> Objective
All of the data below should be written out exactly.

══ Stored data ══

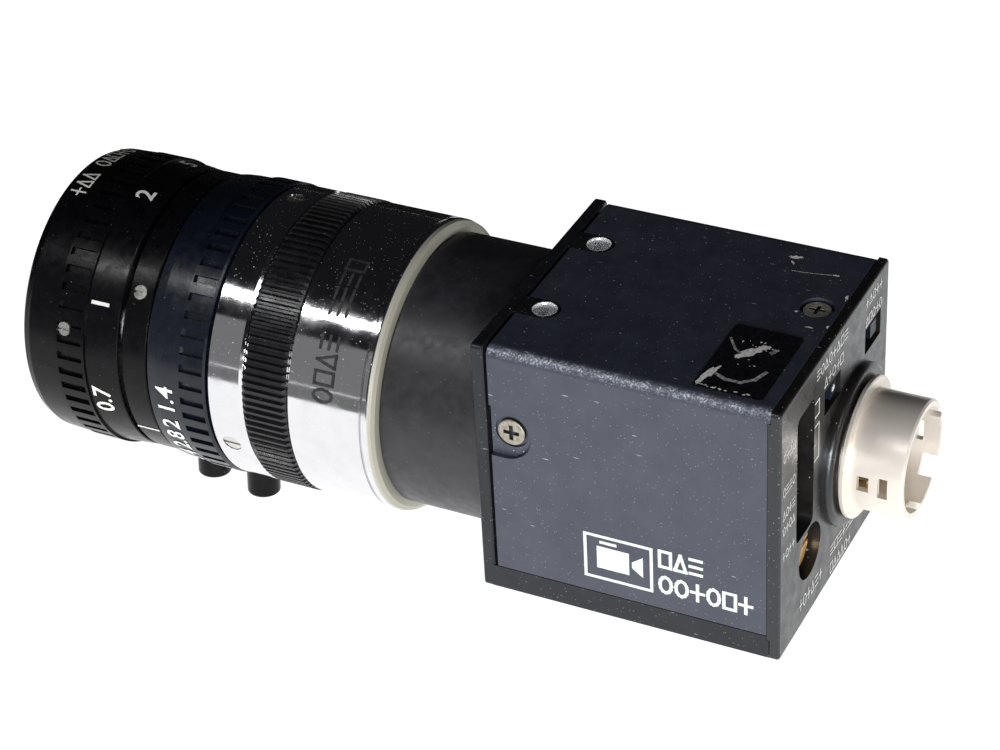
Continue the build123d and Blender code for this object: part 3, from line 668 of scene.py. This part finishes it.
def focus_scale(ink):
    def radius(s):
        return 15.3 + 0.32 * (s - 42.0) / 3.7
    marks = lens_marks(FOCUS_NUMBERS, radius)
    around = radius(FOCUS_NUMBERS)
    for text, angle in (("0.5", -67), ("0.7", -11), ("1", 31), ("2", 80), ("5", 112.6)):
        marks.digits(text, (math.radians(angle) * around, 0), NUMBER_HEIGHT)
    centre = math.radians(132) * around
    for side in (-1, 1):
        loop = [(centre + side * 0.55 + 0.5 * u, 0.45 * v) for u, v in
                [(math.cos(t * math.pi / 6), math.sin(t * math.pi / 6)) for t in range(12)]]
        marks.path(loop, 0.22, close=True)
    marks.build("focus_scale", ink, "key_plastic", "focus_ring")


def iris_scale(ink):
    def radius(s):
        return 15.7 - 0.10 * (s - 34.2) / 2.8
    marks = lens_marks(IRIS_NUMBERS, radius)
    stops = (("1.4", -2.4), ("2", -14.6), ("2.8", -25.4), ("4", -36.5), ("5.6", -47.5),
             ("8", -58.5), ("16", -80), ("22", -100))
    for text, angle in stops:
        marks.digits(text, (math.radians(angle) * radius(IRIS_NUMBERS), 0), NUMBER_HEIGHT)
    marks.build("iris_scale", ink, "key_plastic", "iris_ring")


def index_line(ink):
    marks = lens_marks(INDEX_LINE, lambda s: 15.3, INDEX_ANGLE)
    marks.path([(0, -1.2), (0, 1.2)], 0.30)
    marks.build("index_line", ink, "key_plastic")


def rim_signs(ink):
    marks = lens_marks(RIM_SIGNS, lambda s: 15.72 - 0.02 * (s - 51))
    for start, end in ((72, 86), (91, 113)):
        u = [math.radians(a) * SIGN_R for a in (start, end)]
        marks.symbols((u[0], -0.9), (u[1], -0.9), 1.7, round((u[1] - u[0]) / 1.25), 0.22)
    marks.build("rim_signs", ink, "key_plastic", "focus_ring")


def barrel_signs(ink):
    marks = lens_marks(BARREL_SIGNS, lambda s: SIGN_R)
    for start, end in ((14, 41), (47, 72)):
        u = [math.radians(a) * SIGN_R for a in (start, end)]
        marks.symbols((u[0], -1.1), (u[1], -1.1), 2.1, 4, 0.30)
    marks.build("barrel_signs", ink, "chip_plastic")


def turned_piece(name, profile, place, look, count=48):
    """A surface turned from (radius, height) points; place turns (radius, angle, height) into a point."""
    points = [place(r, 2 * math.pi * i / count, h) for r, h in profile for i in range(count)]
    faces = []
    for row in range(len(profile) - 1):
        for i in range(count):
            j = (i + 1) % count
            a, b = row * count, (row + 1) * count
            faces.append((a + i, a + j, b + j, b + i))
    piece = mesh_piece(name, points, faces, look)
    for face in piece.data.polygons:
        face.use_smooth = True


def tap_liners(look):
    """Bright threads inside the two tapped holes on top."""
    profile = [(1.28, 0.012), (1.25, 0.03), (1.23, -0.08)]
    for i in range(9):
        profile += [(1.22, -0.14 - 0.25 * i), (1.10, -0.26 - 0.25 * i)]
    profile += [(0.9, -2.5), (0.02, -2.9)]
    for side, (x, y) in zip(("left", "right"), TOP_TAPS):
        def place(r, angle, h):
            return on_top(x + r * math.cos(angle), y + r * math.sin(angle), h)
        turned_piece("tap_" + side, profile, place, look)


def slider_painted_glint(ink):
    """A ragged white dot on the end of one slider: a painted highlight that stands in for the glint on the
    glossy slider.
    """
    low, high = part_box("termination_slider")
    centre = (low + high) / 2

    def place(u, v, lift):
        return Vector((centre.x + u * MM, high.y + lift * MM, centre.z + v * MM))
    marks = Marks(place)
    marks.blot((0.0, 0.1), (0.42, 0.34), 0, 0.25)
    marks.build("slider_painted_glint", ink, "key_plastic", "termination_slider")


def add_prints():
    # This white also colours the painted highlight dot on the termination slider.
    white = plain("print_ink_and_painted_glint", (0.66, 0.67, 0.64), (0.80, 0.80, 0.76), 0.5)
    green = plain("side_ink", (0.60, 0.68, 0.63), (0.78, 0.82, 0.78), 0.5)
    dark = plain("dark_ink", (0.012, 0.012, 0.014), (0.03, 0.03, 0.03), 0.45)
    paper = plain("label_paper", (0.62, 0.60, 0.58), (0.90, 0.89, 0.87), 0.7, 0.0, 3.0, 0.05)
    smear = plain("label_smear", (0.10, 0.10, 0.11), (0.55, 0.54, 0.54), 0.5, 0.0, 2.5, 0.04)
    side_print(green)
    rear_print(white)
    label_wear(paper, smear)
    focus_scale(white)
    iris_scale(white)
    index_line(white)
    rim_signs(white)
    # The white dot on the termination slider is a painted highlight.
    slider_painted_glint(white)
    tap_liners(plain("tap_steel", (0.88, 0.90, 0.92), (0.97, 0.98, 0.99), 0.25, 0.45))
    barrel_signs(dark)


make_camera()
make_studio()
dress_nodes()
add_prints()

═══

> Answer to this problem
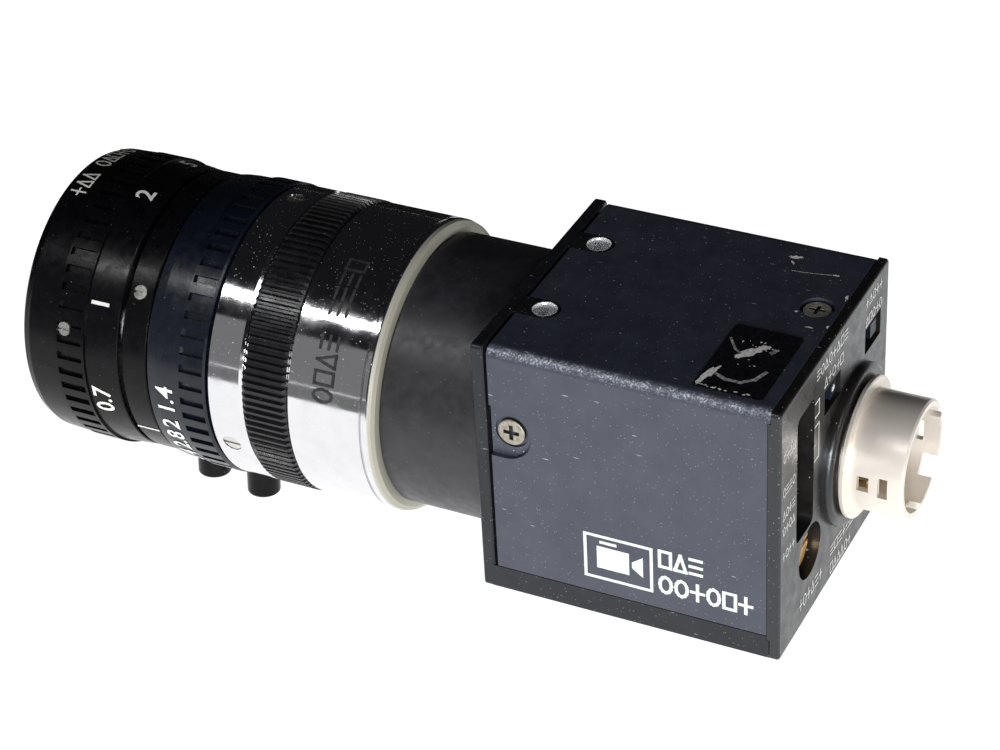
Continue the build123d and Blender code for this object: part 3, from line 668 of scene.py. This part finishes it.
def focus_scale(ink):
    def radius(s):
        return 15.3 + 0.32 * (s - 42.0) / 3.7
    marks = lens_marks(FOCUS_NUMBERS, radius)
    around = radius(FOCUS_NUMBERS)
    for text, angle in (("0.5", -67), ("0.7", -11), ("1", 31), ("2", 80), ("5", 112.6)):
        marks.digits(text, (math.radians(angle) * around, 0), NUMBER_HEIGHT)
    centre = math.radians(132) * around
    for side in (-1, 1):
        loop = [(centre + side * 0.55 + 0.5 * u, 0.45 * v) for u, v in
                [(math.cos(t * math.pi / 6), math.sin(t * math.pi / 6)) for t in range(12)]]
        marks.path(loop, 0.22, close=True)
    marks.build("focus_scale", ink, "key_plastic", "focus_ring")


def iris_scale(ink):
    def radius(s):
        return 15.7 - 0.10 * (s - 34.2) / 2.8
    marks = lens_marks(IRIS_NUMBERS, radius)
    stops = (("1.4", -2.4), ("2", -14.6), ("2.8", -25.4), ("4", -36.5), ("5.6", -47.5),
             ("8", -58.5), ("16", -80), ("22", -100))
    for text, angle in stops:
        marks.digits(text, (math.radians(angle) * radius(IRIS_NUMBERS), 0), NUMBER_HEIGHT)
    marks.build("iris_scale", ink, "key_plastic", "iris_ring")


def index_line(ink):
    marks = lens_marks(INDEX_LINE, lambda s: 15.3, INDEX_ANGLE)
    marks.path([(0, -1.2), (0, 1.2)], 0.30)
    marks.build("index_line", ink, "key_plastic")


def rim_signs(ink):
    marks = lens_marks(RIM_SIGNS, lambda s: 15.72 - 0.02 * (s - 51))
    for start, end in ((72, 86), (91, 113)):
        u = [math.radians(a) * SIGN_R for a in (start, end)]
        marks.symbols((u[0], -0.9), (u[1], -0.9), 1.7, round((u[1] - u[0]) / 1.25), 0.22)
    marks.build("rim_signs", ink, "key_plastic", "focus_ring")


def barrel_signs(ink):
    marks = lens_marks(BARREL_SIGNS, lambda s: SIGN_R)
    for start, end in ((14, 41), (47, 72)):
        u = [math.radians(a) * SIGN_R for a in (start, end)]
        marks.symbols((u[0], -1.1), (u[1], -1.1), 2.1, 4, 0.30)
    marks.build("barrel_signs", ink, "chip_plastic")


def turned_piece(name, profile, place, look, count=48):
    """A surface turned from (radius, height) points; place turns (radius, angle, height) into a point."""
    points = [place(r, 2 * math.pi * i / count, h) for r, h in profile for i in range(count)]
    faces = []
    for row in range(len(profile) - 1):
        for i in range(count):
            j = (i + 1) % count
            a, b = row * count, (row + 1) * count
            faces.append((a + i, a + j, b + j, b + i))
    piece = mesh_piece(name, points, faces, look)
    for face in piece.data.polygons:
        face.use_smooth = True


def tap_liners(look):
    """Bright threads inside the two tapped holes on top."""
    profile = [(1.28, 0.012), (1.25, 0.03), (1.23, -0.08)]
    for i in range(9):
        profile += [(1.22, -0.14 - 0.25 * i), (1.10, -0.26 - 0.25 * i)]
    profile += [(0.9, -2.5), (0.02, -2.9)]
    for side, (x, y) in zip(("left", "right"), TOP_TAPS):
        def place(r, angle, h):
            return on_top(x + r * math.cos(angle), y + r * math.sin(angle), h)
        turned_piece("tap_" + side, profile, place, look)


def slider_painted_glint(ink):
    """A ragged white dot on the end of one slider: a painted highlight that stands in for the glint on the
    glossy slider.
    """
    low, high = part_box("termination_slider")
    centre = (low + high) / 2

    def place(u, v, lift):
        return Vector((centre.x + u * MM, high.y + lift * MM, centre.z + v * MM))
    marks = Marks(place)
    marks.blot((0.0, 0.1), (0.42, 0.34), 0, 0.25)
    marks.build("slider_painted_glint", ink, "key_plastic", "termination_slider")


def add_prints():
    # This white also colours the painted highlight dot on the termination slider.
    white = plain("print_ink_and_painted_glint", (0.66, 0.67, 0.64), (0.80, 0.80, 0.76), 0.5)
    green = plain("side_ink", (0.60, 0.68, 0.63), (0.78, 0.82, 0.78), 0.5)
    dark = plain("dark_ink", (0.012, 0.012, 0.014), (0.03, 0.03, 0.03), 0.45)
    paper = plain("label_paper", (0.62, 0.60, 0.58), (0.90, 0.89, 0.87), 0.7, 0.0, 3.0, 0.05)
    smear = plain("label_smear", (0.10, 0.10, 0.11), (0.55, 0.54, 0.54), 0.5, 0.0, 2.5, 0.04)
    side_print(green)
    rear_print(white)
    label_wear(paper, smear)
    focus_scale(white)
    iris_scale(white)
    index_line(white)
    rim_signs(white)
    # The white dot on the termination slider is a painted highlight.
    slider_painted_glint(white)
    tap_liners(plain("tap_steel", (0.88, 0.90, 0.92), (0.97, 0.98, 0.99), 0.25, 0.45))
    barrel_signs(dark)


make_camera()
make_studio()
dress_nodes()
add_prints()